Adhi plays Gandhi, a normal guy working in IT and Ishwarya Menon is seen playing his love interest Ankitha. The two have a breezy tale of love until an unforeseen event leads to the unexpected disorder that sees Gandhi in all sorts of trouble, as he laughs at a menacing KS Ravikumar (Dilli Babu) at an important juncture. Does he end up escaping from the bunch of goons and get his disorder cured? All these questions are answered in this fairly entertaining ride that has numerous actors in various characters.

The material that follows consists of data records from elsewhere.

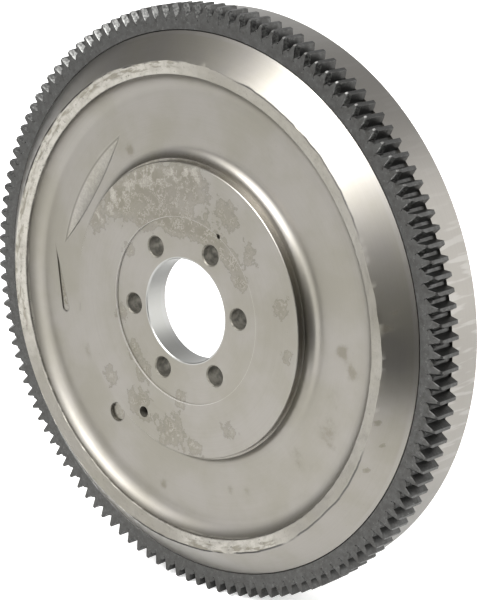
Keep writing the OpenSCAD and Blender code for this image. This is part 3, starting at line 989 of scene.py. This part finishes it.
def lip_coats(lip, r, angle, y, mottle, grit, front):
    """How far a place is on the lip and in the painted shade of the step beside it, and the lip's coats.

    Lip is the distance outside its outer edge in millimetres. The casting's skin is pale, pitted and streaked
    with rust where it is thick. Painted shade darkens the lip's inner edge, where the recess's wall falls in
    shade, and the step where the lip lies below the cone.
    """
    c, skin = colours(), stored(lip, "skin")
    on_lip = times(ramp(lip, -10.2, -9.6), fade(lip, -0.12, 0.12), front)
    streaks = turned_lines(r, angle, y, 2.6 * MM, 16.8)
    rust = times(ramp(streaks, 0.46, 0.6), ramp(lip, -7, -4.5), on_lip, skin)
    pits = times(fade(grit, 0.34, 0.42), on_lip, ramp(skin, 0.6, 0.9, 0.4, 1.0))
    # painted shade: a dark line in the step where the lip lies below the cone's edge
    step_shade = times(fade(apart(lip, -0.2), 0.25, 1.0), stored(lip, "step"), front)
    # painted shade: a dark line along the lip's inner edge, where the recess's wall falls in shade
    inner = fade(apart(r, sizes().lip_inner), 0.1 * MM, 0.7 * MM)
    return on_lip, step_shade, [
        (times(on_lip, 0.3), c.film),
        (times(ramp(mottle, 0.35, 0.6, 0.3, 0.75), skin, on_lip), c.scale),
        (times(rust, ramp(skin, 0.6, 0.9, 0.0, 0.6)), c.stain),
        (times(pits, 0.5), c.dark_grime_and_shade),
        (step_shade, c.dark_grime_and_shade),
        (times(inner, front, ramp(mottle, 0.35, 0.55), 0.6), c.dark_grime_and_shade),
    ]


def turned_grey_iron():
    """Grey cast iron, turned on a lathe: a soft grey metal with rings of fine tool lines, so that its
    highlights stretch across the rings, under a thin dried film of oil. Its lip was never machined: there
    the casting's pale gritty skin scatters the light."""
    c, s = colours(), sizes()
    material, tree = blank("turned_grey_iron")
    place, r, angle, y = wheel_places(tree)
    lip = stored(tree, "lip")
    lines = turned_lines(r, angle, y, 0.9 * MM)
    cloud = grain(place, 55 * MM, 5, 0.6)
    mottle = grain(place, 8 * MM, 6, 0.68)
    grit = grain(place, 2.2 * MM, 4, 0.75)
    front = fade(y, 13 * MM, 14 * MM)

    under_oil, oil = dried_oil(place, r, mottle)
    on_lip, step_shade, lip_skin_and_shade = lip_coats(lip, r, angle, y, mottle, grit, front)
    # painted highlight: the register's wall is painted pale and matt
    wall = times(fade(apart(r, s.register), 0.05 * MM, 0.25 * MM), front)
    _, root, _, _ = ring_radii()
    on_rim = ramp(r, root + s.rim_rise - 1.5 * MM, root + s.rim_rise - 0.5 * MM)
    # painted reflection: pale bars across the rim, strongest where it faces right
    reflection_bars = ramp(stretched_noise((angle, 34), (y, 22)), 0.52, 0.6)
    reflection_sector = ramp(calculate("ABSOLUTE", angle), 0.3, 0.5, 0.1, 0.02)
    colour = coated(
        rgba(c.iron),
        (times(ramp(cloud, 0.36, 0.66, 0.0, 0.8), front), c.film),
        (ramp(lines, 0.35, 0.75, 0.0, 0.05), c.stain),
        (ramp(grit, 0.66, 0.74, 0.0, 0.3), c.stain),
        *oil, *hollow_floors_and_edge_shade(place, grit, front), *lip_skin_and_shade,
        (times(wall, 0.8), c.wear_and_highlight),
        (times(reflection_bars, on_rim, reflection_sector), c.painted_reflection),
        (ramp(r, s.bore + MM, s.bore + 1.5 * MM, 0.45, 0.0), c.bore),
    )

    recess = ramp(r, s.lip_inner - 19 * MM, s.lip_inner - 11 * MM)
    off_hub, near_hub = ramp(r, s.hub + 0.5 * MM, s.hub + MM), fade(r, s.hub + 9 * MM, s.hub + 15 * MM)
    rough = plus(
        ramp(cloud, 0.3, 0.7, 0.3, 0.36), times(under_oil, 0.05), times(on_lip, 0.1),
        times(recess, fade(lip, -9.6, -9.2), front, 0.14), times(off_hub, near_hub, front, 0.02),
    )
    height = plus(times(lines, 0.22), times(mottle, 0.5), times(grit, on_lip, 3.0))
    # where the step beside the lip is painted dark as shade and the register's wall is painted pale as a
    # highlight, the iron is not metallic
    bare = calculate("MULTIPLY_ADD", step_shade, -0.9, 1.0)
    bare = calculate("MULTIPLY_ADD", wall, -0.85, bare, clamp=True)
    around_axis = vector_sum("CROSS_PRODUCT", place, (0, 1, 0))
    return surfaced(material, {
        "Base Color": colour, "Metallic": bare, "Roughness": rough, "Normal": bumped(height),
        "Anisotropic": 0.35, "Tangent": around_axis,
    })


def drilled_iron_and_shade():
    """Grey cast iron inside drilled holes: rougher, with oil and grime left in it, and darker as painted
    shade in the holes.
    """
    c = colours()
    material, tree = blank("drilled_iron_and_shade")
    hole_grime_and_shade = grain(object_places(tree), 4 * MM, 4)
    return surfaced(material, {
        "Base Color": coated(rgba(c.film), (ramp(hole_grime_and_shade, 0.35, 0.7, 0.1, 0.6), c.dark_grime_and_shade)),
        "Metallic": 0.8, "Roughness": ramp(hole_grime_and_shade, 0.3, 0.7, 0.5, 0.65),
    })


def quenched_ring_steel():
    """Carbon steel, hobbed and flame hardened: an even dark grey with a faint satin sheen, slightly mottled
    by the quench, with fine specks of scale and of bare steel."""
    c = colours()
    material, tree = blank("quenched_ring_steel")
    place, r, angle, y = wheel_places(tree)
    mottle = grain(place, 5 * MM, 4, 0.6)
    lines = turned_lines(r, angle, y, 0.8 * MM)
    fine = grain(place, 1.8 * MM, 4, 0.7)
    colour = coated(
        rgba(c.steel),
        (ramp(mottle, 0.3, 0.7, 0.0, 0.35), c.dark_grime_and_shade),
        (ramp(fine, 0.52, 0.66, 0.0, 0.4), c.dark_grime_and_shade),
        (ramp(fine, 0.3, 0.42, 0.3, 0.0), c.bevel),
    )
    return surfaced(material, {
        "Base Color": colour, "Metallic": 1.0, "Roughness": ramp(mottle, 0.3, 0.7, 0.36, 0.48),
        "Normal": bumped(plus(mottle, times(lines, 0.4), fine)),
    })


def milled_tooth_ends():
    """The ring's steel where the lead-in was milled after hardening: bare, lighter and a little brighter."""
    c = colours()
    material, tree = blank("milled_tooth_ends")
    marks = grain(object_places(tree), 1.5 * MM, 3)
    return surfaced(material, {
        "Base Color": coated(rgba(c.steel), (ramp(marks, 0.3, 0.7), c.bevel)),
        "Metallic": 1.0, "Roughness": ramp(marks, 0.3, 0.7, 0.3, 0.42),
    })


def ground_dowel_steel():
    """Hardened steel, ground all round: bright and nearly smooth, with faint grinding lines."""
    material, tree = blank("ground_dowel_steel")
    across_grind = add(tree, "ShaderNodeMapping", {0: object_places(tree), 3: (400, 4000, 400)}).outputs[0]
    return surfaced(material, {
        "Base Color": rgba(colours().dowel), "Metallic": 1.0,
        "Roughness": ramp(noise(across_grind), 0.3, 0.7, 0.16, 0.3),
    })


def matt_studio_floor():
    """Painted board: pale and matt, with a very slight unevenness, and lit a little more to the eye so that
    it stays as white as the walls."""
    material, tree = blank("matt_studio_floor")
    cloud = grain(object_places(tree), 400 * MM, 2)
    seen = add(tree, "ShaderNodeLightPath", {}).outputs["Is Camera Ray"]
    return surfaced(material, {
        "Base Color": rgba(colours().floor), "Roughness": ramp(cloud, 0.3, 0.7, 0.8, 0.9),
        "Emission Color": (1, 1, 1, 1), "Emission Strength": times(seen, 0.4),
    })


def black_felt():
    """Black felt on a card: it throws back almost nothing, so that metal facing it looks dark."""
    material, _ = blank("black_felt")
    return surfaced(material, {"Base Color": rgba(colours().felt), "Roughness": 0.95})


# ---------------------------------------------------------------- the studio


FLOOR_RADIUS = 14.0
# A card at the right that leans away from the wheel.
CARD_CORNERS = ((0.24, -0.42, -0.19), (0.47, 0.0, -0.19), (1.36, -0.04, 0.42), (0.70, -1.18, 0.26))
# Where the studio's surround is darker or brighter than its walls, as seen from the wheel: the direction,
# how near it the change starts and ends as cosines, and the share of the walls' brightness.
WALLS = 0.95
SURROUND = (
    ((0.822, -0.560, -0.100), 0.82, 0.935, 0.27),
    ((-0.790, -0.160, 0.590), 0.80, 0.93, 0.4),
    ((-0.100, 0.720, 0.687), 0.93, 0.98, 0.7),
    ((0.050, -0.760, 0.648), 0.78, 0.96, 2.2),
    ((-0.160, -0.880, 0.450), 0.84, 0.97, 2.6),
    ((0.400, -0.340, 0.851), 0.84, 0.97, 3.4),
    ((0.640, 0.760, -0.050), 0.70, 0.92, 1.5),
)


def flat_face(name, points, material):
    """An object that is one flat face through those points."""
    mesh = bpy.data.meshes.new(name)
    mesh.from_pydata(points, [], [list(range(len(points)))])
    mesh.materials.append(material)
    return placed(name, mesh)


def make_floor():
    """A flat round floor under the wheel's lowest teeth."""
    low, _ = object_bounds()
    a = np.linspace(0, 2 * math.pi, 64, endpoint=False)
    edge = [(FLOOR_RADIUS * math.cos(t), FLOOR_RADIUS * math.sin(t), low.z) for t in a]
    floor = flat_face("studio_floor", edge, matt_studio_floor())
    floor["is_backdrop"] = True


def make_dark_card():
    """A black card that the metal mirrors, but that hides and shades nothing."""
    card = flat_face("dark_card", CARD_CORNERS, black_felt())
    card.visible_camera = card.visible_shadow = card.visible_diffuse = False
    card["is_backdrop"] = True


def aim(thing, place, target):
    """Puts a light or camera at place, looking at target, and level."""
    toward = Vector(target) - Vector(place)
    turned = toward.to_track_quat("-Z", "Y").to_matrix().to_4x4()
    thing.matrix_world = Matrix.Translation(Vector(place)) @ turned


def soft_light(name, place, width, height, power):
    """A rectangular softbox of that size and power, facing the wheel's middle."""
    data = bpy.data.lights.new(name, "AREA")
    data.shape, data.size, data.size_y, data.energy = "RECTANGLE", width, height, power
    aim(placed(name, data), place, (0, 0, 0))


def make_lights():
    """A surround that reads white to the eye, while the wheel mirrors its darker and brighter parts, with a
    soft key light above the engine side and a weak one behind."""
    world = bpy.data.worlds.new("studio")
    world.use_nodes = True
    bpy.context.scene.world = world
    tree = world.node_tree
    tree.nodes.clear()
    toward = add(tree, "ShaderNodeTexCoord", {}).outputs["Generated"]
    level = WALLS
    for direction, start, end, share in SURROUND:
        near = vector_sum("DOT_PRODUCT", toward, direction, "Value")
        level = times(ramp(near, start, end, 1.0, share), level)
    seen = add(tree, "ShaderNodeLightPath", {}).outputs["Is Camera Ray"]
    lit, shown = (
        add(tree, "ShaderNodeBackground", {"Color": (1, 1, 1, 1), "Strength": strength}).outputs[0]
        for strength in (level, 1.0)
    )
    mixed = add(tree, "ShaderNodeMixShader", {0: seen, 1: lit, 2: shown}).outputs[0]
    add(tree, "ShaderNodeOutputWorld", {0: mixed})
    soft_light("key_softbox", (0.18, -1.05, 1.22), 0.64, 0.65, 20)
    soft_light("back_softbox", (1.1, 1.5, 0.45), 2.2, 1.3, 9)


def make_camera():
    """The camera, on the engine side and to the right, a little above the axis, and its plain view."""
    low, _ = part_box("ring_gear")
    azimuth, elevation, distance = math.radians(43.29), math.radians(15.63), 1.548
    target = Vector((0, low.y, 0))
    back = Vector((
        math.sin(azimuth) * math.cos(elevation), -math.cos(azimuth) * math.cos(elevation), math.sin(elevation)
    ))
    data = bpy.data.cameras.new("camera")
    data.sensor_width, data.lens = 36, 135.6
    data.shift_x, data.shift_y = 0.064, 0.011
    data.clip_start, data.clip_end = 0.05, 50
    camera = placed("camera", data)
    aim(camera, target + back * distance, target)
    bpy.context.scene.camera = camera
    bpy.context.scene.view_settings.view_transform = "Standard"


# ---------------------------------------------------------------- operators, panel and main


class Builder:
    """What the operators share: each runs its steps in order."""

    def execute(self, context):
        for step in self.steps:
            step()
        return {"FINISHED"}


class FLYWHEEL_OT_casting(Builder, bpy.types.Operator):
    """Builds the cast wheel"""

    bl_idname = "flywheel.casting"
    bl_label = "Cast wheel"
    steps = (make_casting,)


class FLYWHEEL_OT_ring(Builder, bpy.types.Operator):
    """Builds the starter ring gear"""

    bl_idname = "flywheel.ring"
    bl_label = "Starter ring"
    steps = (make_ring,)


class FLYWHEEL_OT_dowels(Builder, bpy.types.Operator):
    """Builds the clutch dowels"""

    bl_idname = "flywheel.dowels"
    bl_label = "Clutch dowels"
    steps = (make_dowels,)


class FLYWHEEL_OT_stage(Builder, bpy.types.Operator):
    """Builds the floor, the dark card, the lights and the camera"""

    bl_idname = "flywheel.stage"
    bl_label = "Studio"
    steps = (make_floor, make_dark_card, make_lights, make_camera)


class FLYWHEEL_PT_panel(bpy.types.Panel):
    """The flywheel's sizes, colours and builders"""

    bl_label = "Flywheel"
    bl_idname = "FLYWHEEL_PT_panel"
    bl_space_type = "VIEW_3D"
    bl_region_type = "UI"
    bl_category = "Flywheel"

    def draw(self, context):
        for builder in (FLYWHEEL_OT_casting, FLYWHEEL_OT_ring, FLYWHEEL_OT_dowels, FLYWHEEL_OT_stage):
            self.layout.operator(builder.bl_idname)
        for group in (sizes(), context.scene.flywheel_ring, colours()):
            box = self.layout.box()
            for name in group.bl_rna.properties.keys():
                if name not in ("rna_type", "name"):
                    box.prop(group, name)


CLASSES = (
    WheelSizes, RingSizes, FinishColours, FLYWHEEL_OT_casting, FLYWHEEL_OT_ring, FLYWHEEL_OT_dowels,
    FLYWHEEL_OT_stage, FLYWHEEL_PT_panel,
)


def register():
    """Registers the classes and hangs the settings on the scene."""
    for kind in CLASSES:
        bpy.utils.register_class(kind)
    bpy.types.Scene.flywheel_sizes = PointerProperty(type=WheelSizes)
    bpy.types.Scene.flywheel_ring = PointerProperty(type=RingSizes)
    bpy.types.Scene.flywheel_colours = PointerProperty(type=FinishColours)


def unregister():
    """Takes the settings and the classes away again."""
    del bpy.types.Scene.flywheel_colours
    del bpy.types.Scene.flywheel_ring
    del bpy.types.Scene.flywheel_sizes
    for kind in reversed(CLASSES):
        bpy.utils.unregister_class(kind)


def main():
    """Builds everything in order."""
    register()
    bpy.ops.flywheel.casting()
    bpy.ops.flywheel.ring()
    bpy.ops.flywheel.dowels()
    bpy.ops.flywheel.stage()


if __name__ == "__main__":
    main()
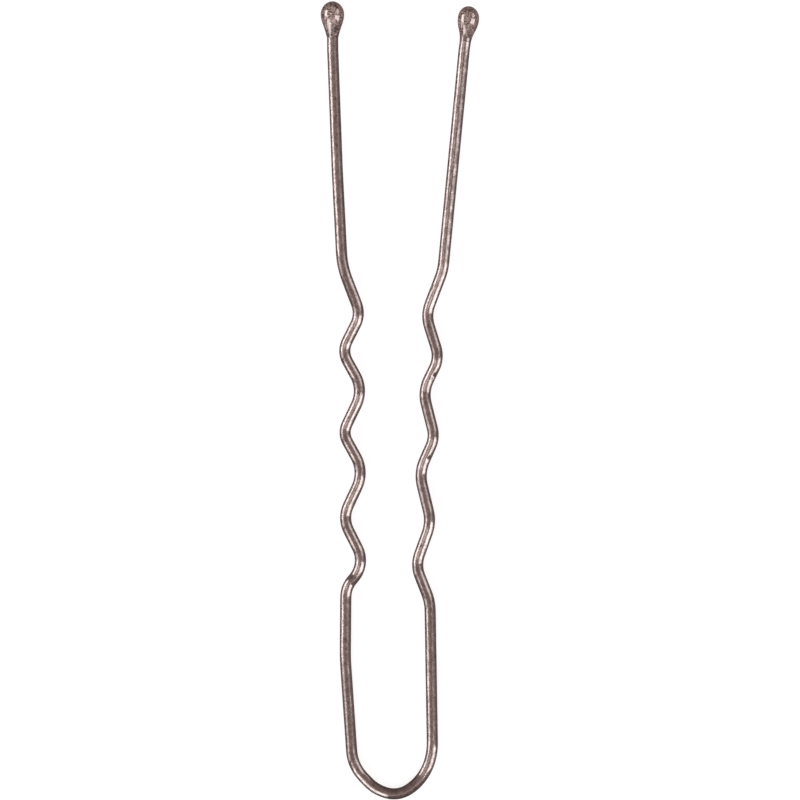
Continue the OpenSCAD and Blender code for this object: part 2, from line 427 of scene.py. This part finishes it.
def press(piece, place, radius, height):
    """Moves the upper side of a piece in or out round a flat place"""
    facing_up = [vertex for vertex in piece.data.vertices if vertex.co.z > 0]
    middle = min(facing_up, key=lambda vertex: (vertex.co.xy - place).length)
    bpy.ops.object.mode_set(mode="EDIT")
    bpy.ops.mesh.select_all(action="DESELECT")
    mesh = bmesh.from_edit_mesh(piece.data)
    mesh.verts.ensure_lookup_table()
    mesh.verts[middle.index].select = True
    way = mesh.verts[middle.index].normal * height
    bmesh.update_edit_mesh(piece.data)
    bpy.ops.transform.translate(
        value=way,
        use_proportional_edit=True,
        proportional_edit_falloff="SPHERE",
        proportional_size=radius,
    )
    bpy.ops.object.mode_set(mode="OBJECT")


for dent in DENTS:
    press(wire, Vector(dent) * MM, DENT_R, -DENT_DEPTH)
lay_down(wire)
bpy.ops.object.shade_smooth()
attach(wire, "root")
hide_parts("wire")
print("faces of the finished wire:", len(wire.data.polygons))

# %% [markdown]
# Each tip was dipped in resin and hung to set, so the drop is an egg with a long neck that thins out on
# the wire. No two drops set alike. A table for each neck gives its rings from the widest one down. The
# last ring lies just under the wire's own surface, so the resin has no visible edge.

# %% The necks of the two drops
# Distance below the widest ring and half the width there, both in millimetres
LEFT_NECK = [
    (0.2, 0.95),
    (0.4, 0.912),
    (0.6, 0.858),
    (0.8, 0.785),
    (1.0, 0.712),
    (1.2, 0.65),
    (1.4, 0.588),
    (1.5, 0.556),
    (1.6, 0.532),
    (1.68, 0.514),
    (1.75, 0.494),
    (1.82, 0.473),
    (1.88, 0.455),
]
RIGHT_NECK = [
    (0.18, 0.864),
    (0.36, 0.845),
    (0.52, 0.815),
    (0.68, 0.775),
    (0.84, 0.727),
    (1.0, 0.67),
    (1.17, 0.607),
    (1.31, 0.56),
    (1.4, 0.537),
    (1.5, 0.513),
    (1.6, 0.494),
    (1.72, 0.48),
    (1.85, 0.468),
    (1.98, 0.455),
]
print("lengths of the necks in mm:", LEFT_NECK[-1][0], "and", RIGHT_NECK[-1][0])

# %% [markdown]
# A sphere with its axis along the wire's end is the start of a drop. Its lower half is cut away, the upper
# half is stretched to the egg's blunt top, and the open equator is extruded down the wire ring by ring,
# drawn in each time to the width that the neck has there. The neck is closed inside the wire.

# %% Shape an egg and its neck
DROP_SIDES = 64
DROP_ROWS = 32
# How far the widest ring lies below the tip, what counts as below it, and half the width of the closing
# ring inside the wire, in millimetres
EGG_BACK = 0.13
JUST_BELOW = 0.01
INSIDE_WIRE = 0.3


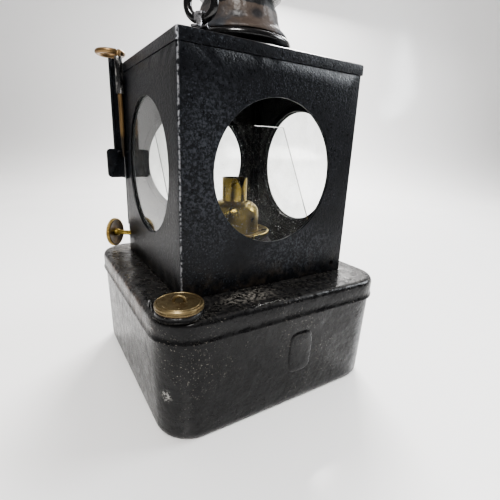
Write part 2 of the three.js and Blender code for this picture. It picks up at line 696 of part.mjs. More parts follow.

Naan Sirithal’s casting is almost on point as director Raana brings out a decent performance from most of his actors. The pick of them being Badava Gopi who plays Adhi’s father and Ravi Mariya seen playing a goon named ‘Sakkaradas’. KS Ravikumar does well as Dilli Babu and the other actors such as Munishkanth, Sha Ra, Eruma Sani Vijay and a few other youtubers have small roles to play. Ishwarya Menon as Ankitha too, does a neat job and Adhi is seen laughing at most instances as his character is sketched that way. However, he saves the mass sequences with tremendous BGM’s and drops for himself and hence proves to be the hero of the film.
Apart from the casting, Naan Sirithal follows a nice colour tone that requires praise too. Though it is a commercial film at the end of the day, the packaging needs to be fresh and the team has tried to work on that. It has worked in a few scenes and this adds up as a positive. Some of Gandhi’s counters work too and the icing on the cake is the commotion based scenes that are woven out in the latter half. The first half seems a little rushed as not much time is wasted on the introduction of any of the characters but one may seem a tad bit of a lag before the interval block where there is a build up to an exciting centre point. Things like these could have been given slightly less importance on contrary to the fast paced introduction scenes that run right into you from the word go.
Technically, Naan Sirithal is adequate for a film of its genre. Though the cinematography by Vanchinathan and editing by Sreejith Sarang are good, the show is stolen by the music and background score by Hiphop Tamizha himself. Be it the foot tapping, well choreographer ‘Break-up’ song or the enjoyable Ajukku Gummukku song, Adhi plays his strokes well with the music department. In fact, he has built up the tension using intense BGM’s in scenes that may otherwise not have been this intriguing.
Some of the mention worthy scenes include the DSP arrear sequence that has Adhi preparing for his arrear, his arrear exam scene, the interval block and of course the ‘Kalakalappu’ style pre-climax and climax scenes that sees all important characters assembled in one location. As much as this is a cliche, it is hard to work humour out in portions of this kind and the director does a decent job of the entire latter half of the film.
On the whole, Hiphop Tamizha and director Raana’s Naan Sirithal is a decent entertainer that has a touch of emotion and good dose of comedy aided by a disorder that keeps various moments alive in the film. If for a slightly more engaging screenplay, Naan Sirithal might have been an extremely enjoyable commercial comedy film. However, it still comes across as a harmless and watchable entertainer.
Bottomline: With quite a few laughs, Naan Sirithal engages in majority scenes!